— start of Data shown —
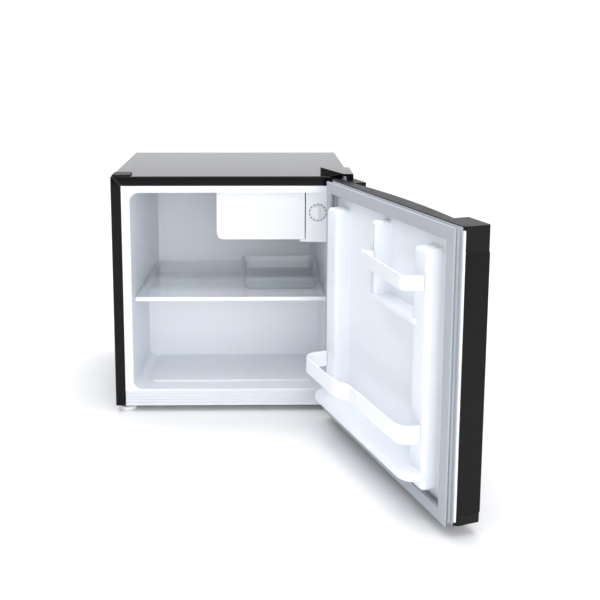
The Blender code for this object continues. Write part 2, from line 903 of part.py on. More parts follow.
def make_flap():
    """Ice-box flap: a dished panel on two moulded pins at its right-hand side."""
    low = (flap_left(), FLAP_FRONT, flap_low())
    high = (flap_right(), FLAP_FRONT + FLAP_THICKNESS, flap_high())
    bm = bmesh.new()
    bmesh.ops.create_cube(bm, size=1.0)
    for vert in bm.verts:
        for i in range(3):
            vert.co[i] = low[i] if vert.co[i] < 0 else high[i]
    free_low = Vector((low[0], 0.0, low[2]))
    corner = [
        edge
        for edge in edges_along(bm, "y")
        if (edge.verts[0].co * Vector((1.0, 0.0, 1.0)) - free_low).length < 0.001
    ]
    bmesh.ops.bevel(bm, geom=corner, offset=FLAP_RADIUS, segments=5, profile=0.5, affect="EDGES")
    flap = solid("ice_box_flap", bm)
    x, y = flap_axis()
    reach = LUG_THICKNESS + GAP
    pins = rod(
        "flap_pins",
        (x, y, low[2] - reach),
        (x, y, high[2] + reach - GAP),
        FLAP_PIN_RADIUS,
        segments=16,
    )
    dish = box(
        "flap_dish",
        (low[0] + FLAP_RADIUS * 0.6, low[1] + FLAP_WALL, low[2] + FLAP_RADIUS * 0.6),
        (high[0] - 0.011, high[1] + 0.01, high[2] - FLAP_WALL),
    )
    join(flap, pins)
    cut(flap, dish)
    paint(WHITE_LINER, flap)
    return flap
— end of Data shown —
- **Exercise prompt**
Extract each line from the listing above, please, and repeat it exactly.

- **Solution to this exercise**
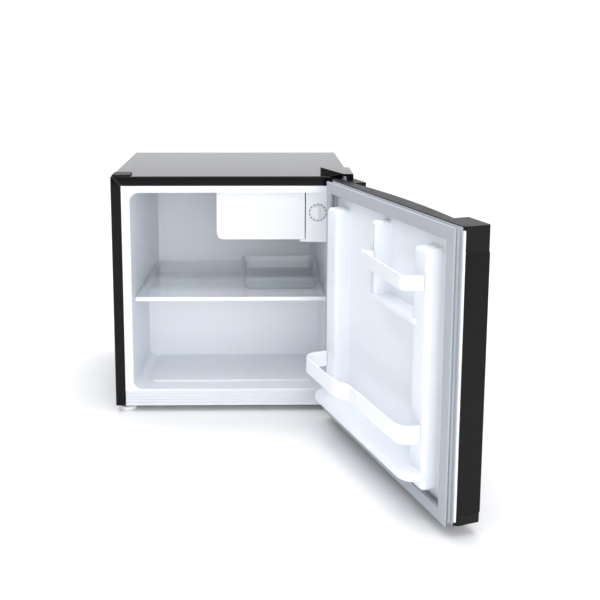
The Blender code for this object continues. Write part 2, from line 903 of part.py on. More parts follow.
def make_flap():
    """Ice-box flap: a dished panel on two moulded pins at its right-hand side."""
    low = (flap_left(), FLAP_FRONT, flap_low())
    high = (flap_right(), FLAP_FRONT + FLAP_THICKNESS, flap_high())
    bm = bmesh.new()
    bmesh.ops.create_cube(bm, size=1.0)
    for vert in bm.verts:
        for i in range(3):
            vert.co[i] = low[i] if vert.co[i] < 0 else high[i]
    free_low = Vector((low[0], 0.0, low[2]))
    corner = [
        edge
        for edge in edges_along(bm, "y")
        if (edge.verts[0].co * Vector((1.0, 0.0, 1.0)) - free_low).length < 0.001
    ]
    bmesh.ops.bevel(bm, geom=corner, offset=FLAP_RADIUS, segments=5, profile=0.5, affect="EDGES")
    flap = solid("ice_box_flap", bm)
    x, y = flap_axis()
    reach = LUG_THICKNESS + GAP
    pins = rod(
        "flap_pins",
        (x, y, low[2] - reach),
        (x, y, high[2] + reach - GAP),
        FLAP_PIN_RADIUS,
        segments=16,
    )
    dish = box(
        "flap_dish",
        (low[0] + FLAP_RADIUS * 0.6, low[1] + FLAP_WALL, low[2] + FLAP_RADIUS * 0.6),
        (high[0] - 0.011, high[1] + 0.01, high[2] - FLAP_WALL),
    )
    join(flap, pins)
    cut(flap, dish)
    paint(WHITE_LINER, flap)
    return flap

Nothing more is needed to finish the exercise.